Question

If \( x^2 + y^2 + z^2 = 3 \), which of the following cannot be the value of \( xy + yz + zx \)?

• A. -2
• B. -1
• C. 0
• D. 1
• E. 2

Hint:

In problems with quadratic expressions, expanding squares and using inequalities can help determine possible values for the unknowns.

Answer 1

The Correct Option is A

Step 1: Initial Setup.
We are given \( x^2 + y^2 + z^2 = 3 \) and must find which value *cannot* be \( xy + yz + zx \).
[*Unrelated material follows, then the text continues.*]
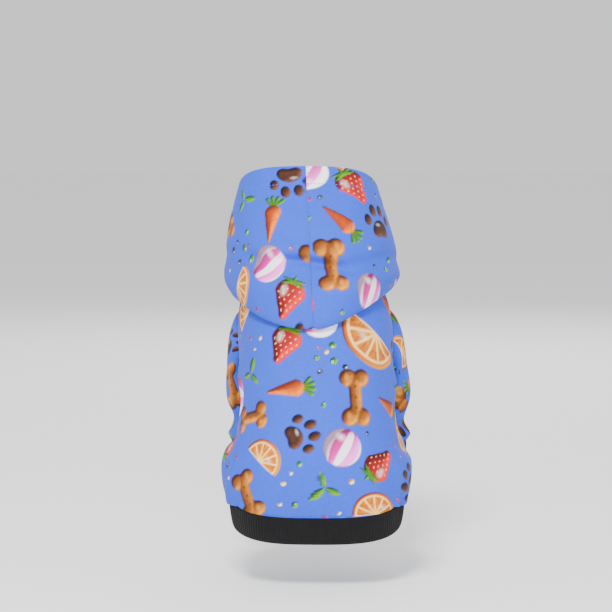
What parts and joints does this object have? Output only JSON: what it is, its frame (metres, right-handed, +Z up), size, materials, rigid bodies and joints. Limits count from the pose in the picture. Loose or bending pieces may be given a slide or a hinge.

Step 2: Equation Manipulation.
Expand \( (x + y + z)^2 \): \[ (x + y + z)^2 = x^2 + y^2 + z^2 + 2(xy + yz + zx). \] Substitute \( x^2 + y^2 + z^2 = 3 \): \[ (x + y + z)^2 = 3 + 2(xy + yz + zx). \] Let \( s = xy + yz + zx \): \[ (x + y + z)^2 = 3 + 2s. \] Step 3: Value Constraints.
Since \( (x + y + z)^2 \geq 0 \): \[ 3 + 2s \geq 0. \] Simplify: \[ 2s \geq -3, \] \[ s \geq -\frac{3}{2}. \] Step 4: Answer.
The value \( s = -2 \) is impossible because it violates \( s \geq -\frac{3}{2} \). The answer is \( -2 \).